INSTRUCTIONS FOR THE TASK: Only the lines from the start of the data through the one containing "side + rise)" belong in your answer; return them exactly.

━━━ RAW DATA ━━━

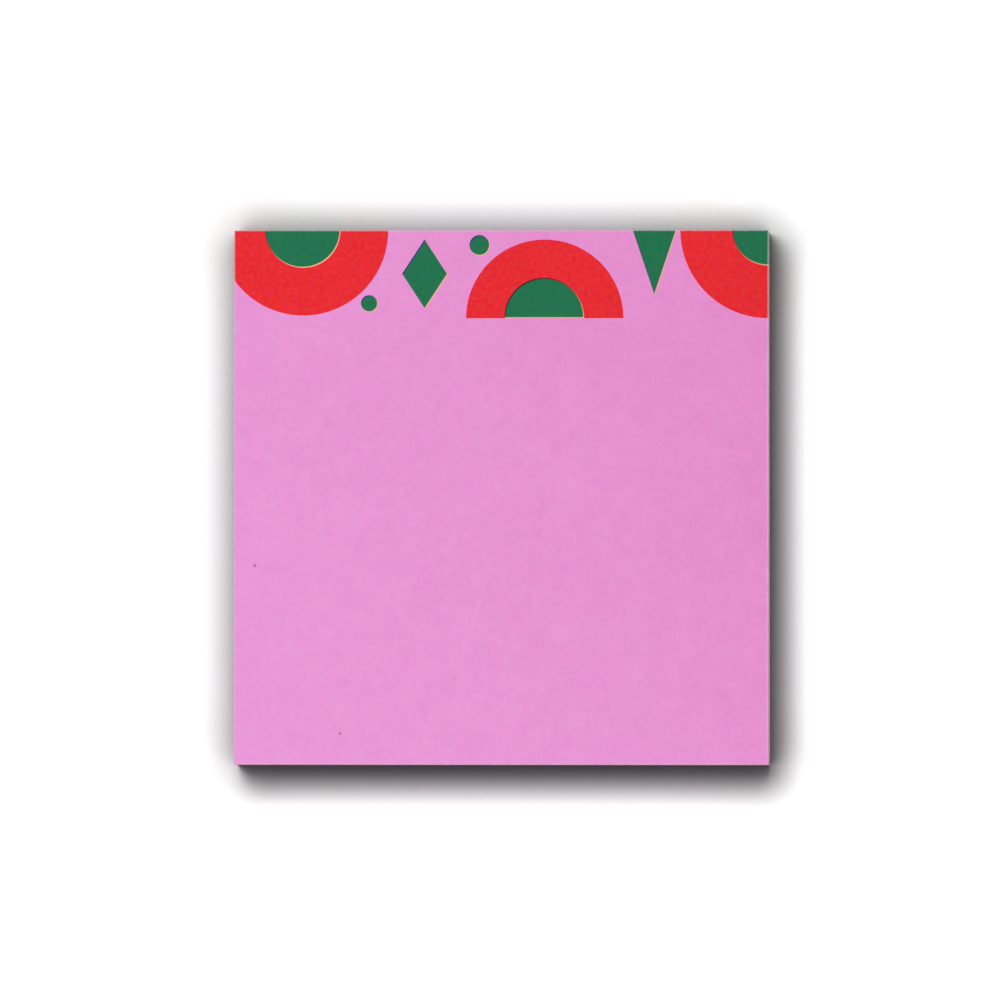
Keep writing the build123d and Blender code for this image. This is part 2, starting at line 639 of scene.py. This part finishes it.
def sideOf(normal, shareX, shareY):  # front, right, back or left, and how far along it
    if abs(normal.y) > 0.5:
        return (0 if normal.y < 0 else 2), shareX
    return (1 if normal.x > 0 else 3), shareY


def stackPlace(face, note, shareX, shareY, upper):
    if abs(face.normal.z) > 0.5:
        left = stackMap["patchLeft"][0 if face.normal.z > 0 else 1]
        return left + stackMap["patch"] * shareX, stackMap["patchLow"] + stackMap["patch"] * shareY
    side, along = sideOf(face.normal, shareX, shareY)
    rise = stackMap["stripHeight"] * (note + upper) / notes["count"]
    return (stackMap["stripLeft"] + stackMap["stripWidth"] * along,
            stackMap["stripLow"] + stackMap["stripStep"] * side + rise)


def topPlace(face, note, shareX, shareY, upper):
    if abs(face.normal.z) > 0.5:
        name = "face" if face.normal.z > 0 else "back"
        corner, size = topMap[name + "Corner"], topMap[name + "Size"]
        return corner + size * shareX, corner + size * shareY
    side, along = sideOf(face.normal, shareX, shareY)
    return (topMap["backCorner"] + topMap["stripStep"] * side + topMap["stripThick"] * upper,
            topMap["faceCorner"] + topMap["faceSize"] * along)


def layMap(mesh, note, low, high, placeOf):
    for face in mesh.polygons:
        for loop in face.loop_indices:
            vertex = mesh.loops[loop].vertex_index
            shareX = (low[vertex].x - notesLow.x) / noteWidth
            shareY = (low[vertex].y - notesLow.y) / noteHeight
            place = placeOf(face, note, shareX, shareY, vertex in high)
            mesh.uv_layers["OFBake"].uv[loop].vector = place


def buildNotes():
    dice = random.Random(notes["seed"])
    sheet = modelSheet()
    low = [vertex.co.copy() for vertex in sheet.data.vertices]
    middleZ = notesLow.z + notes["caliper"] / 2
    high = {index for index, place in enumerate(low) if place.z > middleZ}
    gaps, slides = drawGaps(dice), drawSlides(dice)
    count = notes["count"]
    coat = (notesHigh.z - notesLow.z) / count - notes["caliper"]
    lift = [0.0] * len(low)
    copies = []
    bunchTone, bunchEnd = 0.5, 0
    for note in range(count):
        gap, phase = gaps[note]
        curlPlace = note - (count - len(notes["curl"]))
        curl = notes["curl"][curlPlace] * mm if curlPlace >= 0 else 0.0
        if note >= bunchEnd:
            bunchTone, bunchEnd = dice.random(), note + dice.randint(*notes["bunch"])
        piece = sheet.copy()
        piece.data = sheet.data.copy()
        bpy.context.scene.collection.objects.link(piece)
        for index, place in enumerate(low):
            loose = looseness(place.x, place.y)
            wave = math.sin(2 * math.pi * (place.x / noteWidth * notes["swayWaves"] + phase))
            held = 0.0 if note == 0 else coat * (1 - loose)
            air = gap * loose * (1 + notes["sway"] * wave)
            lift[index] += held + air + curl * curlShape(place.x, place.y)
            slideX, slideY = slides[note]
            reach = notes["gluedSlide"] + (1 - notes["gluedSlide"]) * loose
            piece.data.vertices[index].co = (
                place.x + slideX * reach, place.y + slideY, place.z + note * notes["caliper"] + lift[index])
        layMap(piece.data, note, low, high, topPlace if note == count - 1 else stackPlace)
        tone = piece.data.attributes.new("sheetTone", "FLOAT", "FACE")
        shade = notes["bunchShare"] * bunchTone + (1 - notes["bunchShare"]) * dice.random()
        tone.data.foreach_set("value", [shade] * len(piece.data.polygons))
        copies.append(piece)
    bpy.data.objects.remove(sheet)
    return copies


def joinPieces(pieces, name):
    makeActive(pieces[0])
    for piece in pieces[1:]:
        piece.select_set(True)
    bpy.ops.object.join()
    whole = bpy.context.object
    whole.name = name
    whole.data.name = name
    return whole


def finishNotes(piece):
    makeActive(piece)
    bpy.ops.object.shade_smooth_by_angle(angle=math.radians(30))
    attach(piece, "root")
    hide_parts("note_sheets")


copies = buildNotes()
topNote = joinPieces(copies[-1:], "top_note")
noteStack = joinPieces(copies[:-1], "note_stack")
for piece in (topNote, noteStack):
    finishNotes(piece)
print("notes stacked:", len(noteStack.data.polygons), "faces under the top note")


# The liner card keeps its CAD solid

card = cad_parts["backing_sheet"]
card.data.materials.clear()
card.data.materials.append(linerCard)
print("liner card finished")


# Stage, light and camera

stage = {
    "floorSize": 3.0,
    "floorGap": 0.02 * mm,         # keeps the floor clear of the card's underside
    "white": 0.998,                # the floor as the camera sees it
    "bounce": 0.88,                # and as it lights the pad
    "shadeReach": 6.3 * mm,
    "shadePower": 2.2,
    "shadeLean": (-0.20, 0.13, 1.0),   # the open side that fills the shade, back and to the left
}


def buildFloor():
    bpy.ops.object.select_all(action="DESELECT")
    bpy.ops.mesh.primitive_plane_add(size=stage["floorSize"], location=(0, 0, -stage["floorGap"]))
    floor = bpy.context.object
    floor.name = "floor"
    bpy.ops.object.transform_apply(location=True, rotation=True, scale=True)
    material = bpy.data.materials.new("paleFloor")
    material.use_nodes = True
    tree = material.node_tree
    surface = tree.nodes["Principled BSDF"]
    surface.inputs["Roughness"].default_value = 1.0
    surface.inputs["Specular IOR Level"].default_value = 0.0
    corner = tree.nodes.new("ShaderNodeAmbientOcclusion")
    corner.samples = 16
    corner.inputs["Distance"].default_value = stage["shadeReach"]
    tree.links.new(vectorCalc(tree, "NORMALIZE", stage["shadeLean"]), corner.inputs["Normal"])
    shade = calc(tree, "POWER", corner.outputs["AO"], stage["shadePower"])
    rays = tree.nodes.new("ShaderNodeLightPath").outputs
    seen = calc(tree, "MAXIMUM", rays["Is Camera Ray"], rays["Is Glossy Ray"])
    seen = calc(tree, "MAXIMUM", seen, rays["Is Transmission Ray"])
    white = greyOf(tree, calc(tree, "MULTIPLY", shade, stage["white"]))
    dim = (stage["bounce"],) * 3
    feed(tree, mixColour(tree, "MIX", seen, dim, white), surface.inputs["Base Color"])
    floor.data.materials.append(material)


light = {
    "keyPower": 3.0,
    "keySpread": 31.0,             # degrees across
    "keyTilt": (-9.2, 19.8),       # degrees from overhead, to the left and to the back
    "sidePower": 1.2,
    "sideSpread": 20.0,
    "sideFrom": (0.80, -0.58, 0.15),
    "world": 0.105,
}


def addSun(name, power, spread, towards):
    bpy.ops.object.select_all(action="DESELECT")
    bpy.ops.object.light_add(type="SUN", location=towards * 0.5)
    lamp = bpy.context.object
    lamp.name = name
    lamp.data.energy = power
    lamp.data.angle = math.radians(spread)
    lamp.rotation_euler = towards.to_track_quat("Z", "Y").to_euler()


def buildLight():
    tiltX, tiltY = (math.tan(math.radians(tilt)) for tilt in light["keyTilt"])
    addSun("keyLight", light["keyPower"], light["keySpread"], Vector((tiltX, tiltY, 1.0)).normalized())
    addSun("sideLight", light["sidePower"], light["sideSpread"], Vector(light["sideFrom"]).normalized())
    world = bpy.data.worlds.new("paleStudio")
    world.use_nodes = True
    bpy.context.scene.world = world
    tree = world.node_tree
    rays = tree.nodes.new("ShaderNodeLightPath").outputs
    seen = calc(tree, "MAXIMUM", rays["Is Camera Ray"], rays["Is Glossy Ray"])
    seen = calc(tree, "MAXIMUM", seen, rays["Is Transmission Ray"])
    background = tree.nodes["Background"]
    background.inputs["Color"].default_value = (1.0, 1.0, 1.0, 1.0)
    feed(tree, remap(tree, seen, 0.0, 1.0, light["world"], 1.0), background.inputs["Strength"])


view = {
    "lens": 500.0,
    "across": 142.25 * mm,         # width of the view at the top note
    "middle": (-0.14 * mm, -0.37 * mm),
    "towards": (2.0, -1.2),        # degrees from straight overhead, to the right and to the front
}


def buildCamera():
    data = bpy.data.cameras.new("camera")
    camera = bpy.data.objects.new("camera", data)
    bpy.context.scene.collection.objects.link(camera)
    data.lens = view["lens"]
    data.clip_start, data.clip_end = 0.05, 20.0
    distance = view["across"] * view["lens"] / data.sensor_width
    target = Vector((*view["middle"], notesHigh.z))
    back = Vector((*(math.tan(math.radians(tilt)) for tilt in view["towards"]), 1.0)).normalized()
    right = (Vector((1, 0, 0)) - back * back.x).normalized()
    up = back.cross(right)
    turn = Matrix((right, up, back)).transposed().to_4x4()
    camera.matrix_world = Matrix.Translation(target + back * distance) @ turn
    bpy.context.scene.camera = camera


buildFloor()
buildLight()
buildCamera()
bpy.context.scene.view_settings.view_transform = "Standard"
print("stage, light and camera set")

━━━

OUTPUT OF THE TASK:
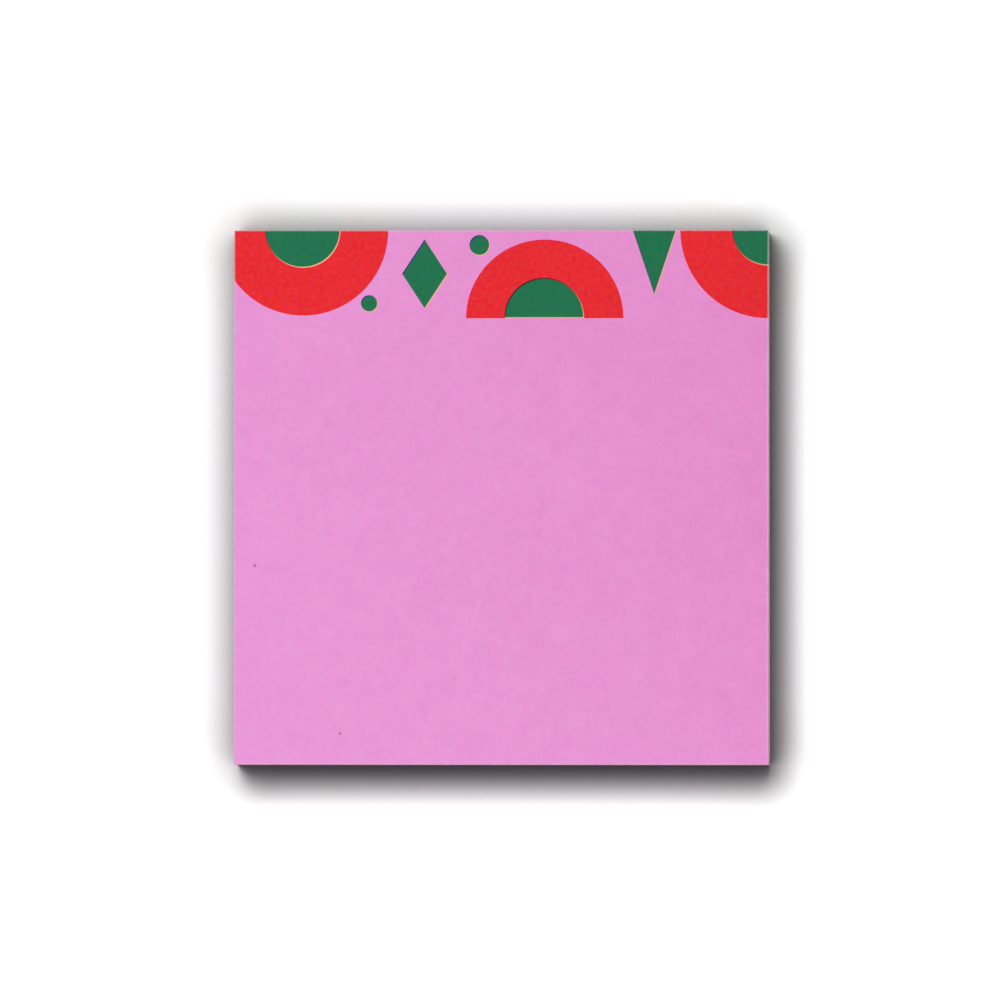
Keep writing the build123d and Blender code for this image. This is part 2, starting at line 639 of scene.py. This part finishes it.
def sideOf(normal, shareX, shareY):  # front, right, back or left, and how far along it
    if abs(normal.y) > 0.5:
        return (0 if normal.y < 0 else 2), shareX
    return (1 if normal.x > 0 else 3), shareY


def stackPlace(face, note, shareX, shareY, upper):
    if abs(face.normal.z) > 0.5:
        left = stackMap["patchLeft"][0 if face.normal.z > 0 else 1]
        return left + stackMap["patch"] * shareX, stackMap["patchLow"] + stackMap["patch"] * shareY
    side, along = sideOf(face.normal, shareX, shareY)
    rise = stackMap["stripHeight"] * (note + upper) / notes["count"]
    return (stackMap["stripLeft"] + stackMap["stripWidth"] * along,
            stackMap["stripLow"] + stackMap["stripStep"] * side + rise)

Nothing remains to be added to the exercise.